# Given problem
Copy every line of the data exactly, leaving nothing out.

# Stored data
+===+

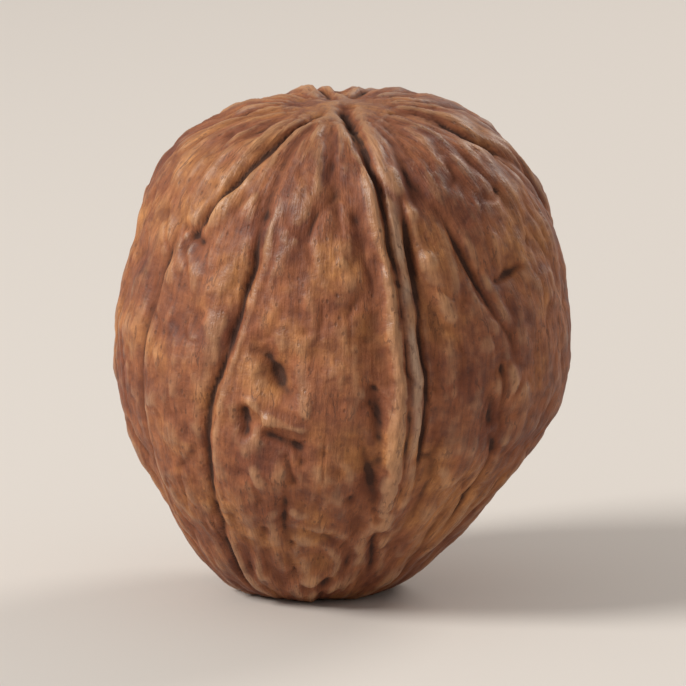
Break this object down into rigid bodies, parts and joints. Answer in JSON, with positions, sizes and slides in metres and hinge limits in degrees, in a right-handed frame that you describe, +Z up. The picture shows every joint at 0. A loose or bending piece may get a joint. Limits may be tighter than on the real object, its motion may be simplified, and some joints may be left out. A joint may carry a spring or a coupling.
{
  "type": "walnut",
  "caption": "Whole dried walnut in its shell, standing on the small flat of its stem end, with a seam ridge and furrowed cheeks.",
  "frame": {"origin": "middle of the small flat at the stem end, where the nut stands", "axes": "+Z up through the nut towards its tip, -Y towards the front, where the tip leans and one seam shows, +X to the right"},
  "size_m": [0.0352, 0.0351, 0.0388],
  "materials": {
    "shell": "dry washed walnut shell, satin, tan on the ridges and darker in the furrows"
  },
  "bodies": {
    "root": {"walnut": "shell"}
  },
  "joints": []
}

+===+

# Output for this task
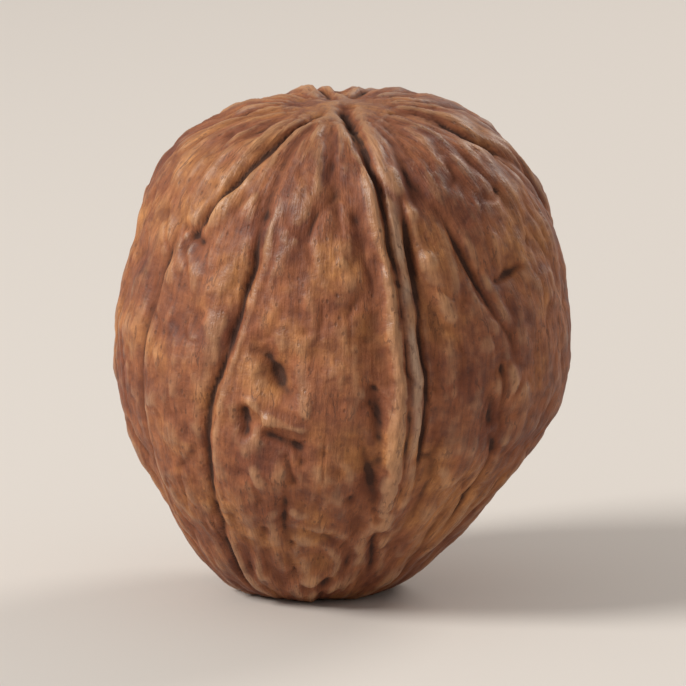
Break this object down into rigid bodies, parts and joints. Answer in JSON, with positions, sizes and slides in metres and hinge limits in degrees, in a right-handed frame that you describe, +Z up. The picture shows every joint at 0. A loose or bending piece may get a joint. Limits may be tighter than on the real object, its motion may be simplified, and some joints may be left out. A joint may carry a spring or a coupling.
{
  "type": "walnut",
  "caption": "Whole dried walnut in its shell, standing on the small flat of its stem end, with a seam ridge and furrowed cheeks.",
  "frame": {"origin": "middle of the small flat at the stem end, where the nut stands", "axes": "+Z up through the nut towards its tip, -Y towards the front, where the tip leans and one seam shows, +X to the right"},
  "size_m": [0.0352, 0.0351, 0.0388],
  "materials": {
    "shell": "dry washed walnut shell, satin, tan on the ridges and darker in the furrows"
  },
  "bodies": {
    "root": {"walnut": "shell"}
  },
  "joints": []
}